▶ _DESCRIPTION OF THE TASK_:
Quote verbatim everything from the line containing "polyhedron([for (ring = rings)" down to the line containing "points = [vertex.co", with both of those lines included and no others.

▶ _DATA LINES_:
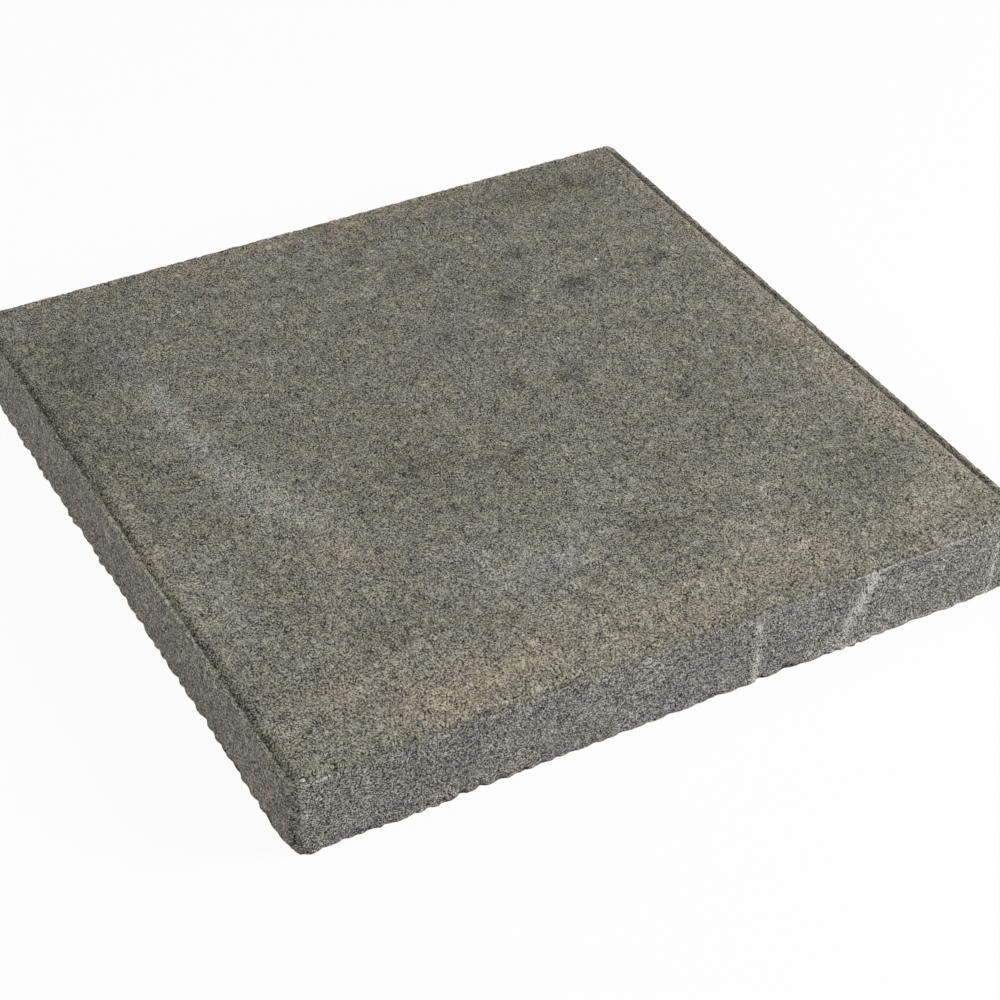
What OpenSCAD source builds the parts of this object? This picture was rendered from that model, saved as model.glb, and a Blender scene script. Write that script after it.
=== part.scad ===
// Square concrete paving slab, cast in one piece in a steel mould and pressed from above.
// The press shoe is a little smaller than the mould and its edge turns down, so the wearing
// face ends in a rolled shoulder, a groove and a thin lip. The bottom arris is left ragged:
// paste squeezes out under the mould wall in lobes, and between them the edge tears in.
// Origin: middle of the bed face. +X runs along the length, +Y along the width, +Z up.

/* [Slab] */
// Length along X, over the moulded joint faces
slab_l = 450; // [200:50:900]
// Width along Y, over the moulded joint faces
slab_w = 450; // [200:50:900]
// Thickness from the bed face to the wearing face
slab_t = 50; // [32:1:80]
// Radius of the upright corners, as the mould leaves them
corner_r = 6; // [4:0.5:15]

/* [Pressed edge of the wearing face] */
// Width of the lip left between the press shoe and the mould wall
lip_w = 2.2; // [0.8:0.1:4]
// Height of the lip above the floor of the groove
lip_h = 1.6; // [0.4:0.1:3]
// Depth of the groove's floor below the wearing face
groove_d = 2.2; // [1:0.1:5]
// Width of the groove's floor
groove_w = 1.2; // [0.5:0.1:5]
// Width of the rolled shoulder between the groove and the wearing face
shoulder_w = 5.5; // [2:0.5:20]
// How much rounder the shoe's corners are than the mould's, which thickens the lip there
shoe_round = 5.5; // [1:0.5:20]

/* [Ragged bottom arris] */
// Height up to which the bottom arris is ragged
ragged_h = 7; // [3:0.5:15]
// How far the longest lobe of paste stands out from the joint face
burr_w = 1; // [0.2:0.1:3]
// How far the deepest tear runs in behind the joint face
tear_w = 1.6; // [0.4:0.1:3]
// Average length of one lobe along the edge
lobe_pitch = 12; // [8:1:40]
// Share by which a lobe is longer or shorter than that
lobe_spread = 0.5; // [0:0.1:0.7]

/* [Broken bottom corner] */
// Length broken off the bottom edge of the front face
chip_x = 5; // [3:1:60]
// Length broken off the bottom edge of the left face
chip_y = 26; // [5:1:60]
// Height that the break reaches up the corner
chip_h = 6; // [3:1:25]

/* [Hidden] */
concrete = [0.50, 0.48, 0.44];

// The shoulder's curve and a corner of the arris are drawn with this many chords each, and
// a lobe with this many points
shoulder_chords = 6;
corner_chords = 8;
lobe_points = 3;
// Depths that the tears are drawn from, before the deepest is brought to its own size
tear_low = 0.5;
tear_high = 1.5;
// Shares of the ragged height at which the arris runs out into the joint face
lobe_low = 0.5;
lobe_high = 0.9;
// A lobe's section bends at this share of its height, where it keeps this share of its width
belly_h = 0.4;
belly_w = 0.8;
// What the lobes are drawn from, and the step to the next side's draw
lobe_seed = 7;
side_seed = 10;
// Facets of a full circle
circle_facets = 64;
// How far a piece is rooted in its neighbour, and how far a cutter reaches past the slab
root = 4;
past = 5;
// How far the arris's root draws in from the joint face
draft = 0.3;
// Shares of the way from the deepest tear to a corner's centre at which the core's wall
// stands and the arris ends inside it
core_share = 0.25;
arris_share = 0.5;

floor_z = slab_t - groove_d;
shoe_r = corner_r - lip_w + shoe_round;
field_inset = lip_w + groove_w;
field_r = max(shoe_r - groove_w, shoulder_w);
core_inset = tear_w + core_share * (corner_r - tear_w);
arris_inset = tear_w + arris_share * (corner_r - tear_w);

// Edge section of the raised field above its root: a quarter wave that starts steeply at
// the groove's floor and runs out level in the wearing face
shoulder = [
    for (i = [0:shoulder_chords])
        let (s = i / shoulder_chords)
            [field_r - shoulder_w * s, root + groove_d * sin(90 * s)]
];
field_section = concat([[0, 0], [field_r, 0]], shoulder, [[0, root + groove_d]]);

// Rectangle with round corners
module rounded_plan(l, w, r) {
    square([l - 2 * r, w], center = true);
    square([l, w - 2 * r], center = true);
    for (x = [-1, 1], y = [-1, 1])
        translate([x * (l / 2 - r), y * (w / 2 - r)]) circle(r, $fn = circle_facets);
}

// Rectangular block inside the ragged arris, from the bed face up into the moulded part
module core() {
    linear_extrude(height = floor_z)
        rounded_plan(slab_l - 2 * core_inset, slab_w - 2 * core_inset, corner_r - core_inset);
}

// What the mould holds above the ragged arris: upright joint faces up to the top of the lip
module moulded_block() {
    translate([0, 0, ragged_h]) linear_extrude(height = floor_z + lip_h - ragged_h)
        rounded_plan(slab_l, slab_w, corner_r);
}

// What the press shoe pushes out of the block, which leaves the thin lip round it
module shoe_recess() {
    translate([0, 0, floor_z]) linear_extrude(height = lip_h + past)
        rounded_plan(slab_l - 2 * lip_w, slab_w - 2 * lip_w, shoe_r);
}

// Raised field inside the groove, with one edge section along its sides and round its corners
module field() {
    run_l = slab_l - 2 * (field_inset + field_r);
    run_w = slab_w - 2 * (field_inset + field_r);
    translate([0, 0, floor_z - root]) {
        translate([-run_l / 2, -run_w / 2, 0]) cube([run_l, run_w, root + groove_d]);
        for (side = [0:3]) {
            along = side % 2 == 0 ? run_w : run_l;
            across = side % 2 == 0 ? run_l : run_w;
            rotate([0, 0, 90 * side]) translate([across / 2, along / 2, 0]) {
                rotate([90, 0, 0]) linear_extrude(height = along) polygon(field_section);
                rotate_extrude(angle = 90, $fn = circle_facets) polygon(field_section);
            }
        }
    }
}

// How far out the arris stands at s lobes along the edge: round at each lobe and sharp at
// the tear between two, with every tear of its own depth
function lobe_wave(s, tears) =
    let (i = floor(s), f = s - i)
        abs(sin(180 * f)) - tears[i] * (1 - f) - tears[i + 1] * f;

// The same values with the longest lobe brought to 1 and the deepest tear to -1
function balanced(values) =
    let (longest = max(values), deepest = min(values))
        [for (v = values) v > 0 ? v / longest : -v / deepest];

// Sum of the first n values
function total(values, n) = n == 0 ? 0 : total(values, n - 1) + values[n - 1];

// A vector turned by so many quarters of a circle
function turned(v, quarters) = [v, [-v[1], v[0]], -v, [v[1], -v[0]]][quarters];

// Stations of the arris on a run of its side, each as its place along the run, how far it
// stands out of the joint face and the height at which it runs out
function side_stations(run, seed) =
    let (
        lobes = round(run / lobe_pitch),
        last = lobes * lobe_points,
        tears = rands(tear_low, tear_high, lobes + 1, seed),
        heights = rands(lobe_low, lobe_high, last, seed + 1),
        lengths = rands(1 - lobe_spread, 1 + lobe_spread, lobes, seed + 2),
        starts = [for (i = [0:lobes]) total(lengths, i)],
        wave = balanced([for (i = [0:last - 1]) lobe_wave(i / lobe_points, tears)])
    )
        [
            for (i = [1:last - 1])
                let (
                    lobe = floor(i / lobe_points),
                    along = starts[lobe] + lengths[lobe] * (i / lobe_points - lobe)
                )
                    [
                        run * along / starts[lobes],
                        wave[i] * (wave[i] > 0 ? burr_w : tear_w),
                        ragged_h * heights[i]
                    ]
        ];

// Ragged arris all round, lofted along the edge through one section at each station. It is
// rooted in the core and in the moulded block, and only worn back round the corners.
module ragged_arris() {
    stations = [
        for (side = [0:3])
            let (
                run = (side % 2 == 0 ? slab_l : slab_w) - 2 * corner_r,
                face = (side % 2 == 0 ? slab_w : slab_l) / 2
            )
                each concat(
                    [
                        for (s = side_stations(run, lobe_seed + side_seed * side))
                            [
                                turned([s[0] - run / 2, -face], side),
                                turned([0, -1], side),
                                s[1],
                                s[2]
                            ]
                    ],
                    [
                        for (i = [0:corner_chords])
                            let (a = 90 * i / corner_chords - 90, d = [cos(a), sin(a)])
                                [
                                    turned([run / 2, corner_r - face] + corner_r * d, side),
                                    turned(d, side),
                                    -tear_w,
                                    ragged_h * lobe_high
                                ]
                    ]
                )
    ];
    rings = [
        [for (s = stations) [each (s[0] + s[1] * s[2]), 0]],
        [for (s = stations) [each (s[0] + s[1] * s[2] * belly_w), s[3] * belly_h]],
        [for (s = stations) [each s[0], s[3]]],
        [for (s = stations) [each (s[0] - s[1] * draft), ragged_h + root]],
        [for (s = stations) [each (s[0] - s[1] * arris_inset), ragged_h + root]],
        [for (s = stations) [each (s[0] - s[1] * arris_inset), 0]]
    ];
    n = len(stations);
    count = len(rings) * n;
    skin = [
        for (i = [0:n - 1], ring = [0:n:count - n])
            let (a = ring + i, b = ring + (i + 1) % n, c = (a + n) % count, d = (b + n) % count)
                each [[a, c, b], [b, c, d]]
    ];
    polyhedron([for (ring = rings) each ring], skin);
}

// What has broken off the front left corner at the bottom: all that lies outside the plane
// through the ends of the three lengths chip_x, chip_y and chip_h
module broken_corner() {
    translate([-slab_l / 2, -slab_w / 2, 0]) polyhedron(
        [
            [-past, -past, -past],
            [chip_x * (1 + past / chip_y + past / chip_h), -past, -past],
            [-past, chip_y * (1 + past / chip_x + past / chip_h), -past],
            [-past, -past, chip_h * (1 + past / chip_x + past / chip_y)]
        ],
        [[0, 1, 2], [0, 3, 1], [1, 3, 2], [2, 3, 0]]
    );
}

module slab() {
    color(concrete) difference() {
        union() {
            difference() {
                moulded_block();
                shoe_recess();
            }
            field();
            core();
            ragged_arris();
        }
        broken_corner();
    }
}

slab();
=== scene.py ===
"""Looks of a pressed concrete paving slab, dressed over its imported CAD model.

The slab is one casting. Its skin is one closed mesh that follows the CAD solid and adds what the
mix, the press and the mould leave on it: open grain, pits, crumbling lips and a torn bottom arris.
The pebbles that show in it are a mesh of their own. Lengths are in millimetres until a mesh is
written, and places on the slab are counted from its front left corner.
"""

import logging
import math
from dataclasses import dataclass, field
from enum import Enum
from functools import lru_cache
from typing import Any, Optional, Sequence, Union

import bmesh
import bpy
import numpy as np
from mathutils import Matrix, Vector
from mathutils.bvhtree import BVHTree


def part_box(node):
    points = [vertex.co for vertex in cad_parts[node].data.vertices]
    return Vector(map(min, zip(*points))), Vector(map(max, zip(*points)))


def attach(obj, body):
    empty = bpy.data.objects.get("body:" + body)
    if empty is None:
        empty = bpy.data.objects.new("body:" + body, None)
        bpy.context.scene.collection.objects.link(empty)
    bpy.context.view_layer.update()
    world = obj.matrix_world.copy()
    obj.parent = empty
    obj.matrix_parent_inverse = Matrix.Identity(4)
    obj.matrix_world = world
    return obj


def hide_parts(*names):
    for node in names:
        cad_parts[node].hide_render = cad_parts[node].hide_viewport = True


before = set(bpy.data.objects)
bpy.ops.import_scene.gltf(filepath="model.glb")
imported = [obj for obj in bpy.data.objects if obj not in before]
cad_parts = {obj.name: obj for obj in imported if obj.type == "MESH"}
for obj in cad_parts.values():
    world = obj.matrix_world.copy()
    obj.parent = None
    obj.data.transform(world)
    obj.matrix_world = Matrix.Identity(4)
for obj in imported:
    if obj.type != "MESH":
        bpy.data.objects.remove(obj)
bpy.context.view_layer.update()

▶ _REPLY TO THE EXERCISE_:
    polyhedron([for (ring = rings) each ring], skin);
}

// What has broken off the front left corner at the bottom: all that lies outside the plane
// through the ends of the three lengths chip_x, chip_y and chip_h
module broken_corner() {
    translate([-slab_l / 2, -slab_w / 2, 0]) polyhedron(
        [
            [-past, -past, -past],
            [chip_x * (1 + past / chip_y + past / chip_h), -past, -past],
            [-past, chip_y * (1 + past / chip_x + past / chip_h), -past],
            [-past, -past, chip_h * (1 + past / chip_x + past / chip_y)]
        ],
        [[0, 1, 2], [0, 3, 1], [1, 3, 2], [2, 3, 0]]
    );
}

module slab() {
    color(concrete) difference() {
        union() {
            difference() {
                moulded_block();
                shoe_recess();
            }
            field();
            core();
            ragged_arris();
        }
        broken_corner();
    }
}

slab();
=== scene.py ===
"""Looks of a pressed concrete paving slab, dressed over its imported CAD model.

The slab is one casting. Its skin is one closed mesh that follows the CAD solid and adds what the
mix, the press and the mould leave on it: open grain, pits, crumbling lips and a torn bottom arris.
The pebbles that show in it are a mesh of their own. Lengths are in millimetres until a mesh is
written, and places on the slab are counted from its front left corner.
"""

import logging
import math
from dataclasses import dataclass, field
from enum import Enum
from functools import lru_cache
from typing import Any, Optional, Sequence, Union

import bmesh
import bpy
import numpy as np
from mathutils import Matrix, Vector
from mathutils.bvhtree import BVHTree


def part_box(node):
    points = [vertex.co for vertex in cad_parts[node].data.vertices]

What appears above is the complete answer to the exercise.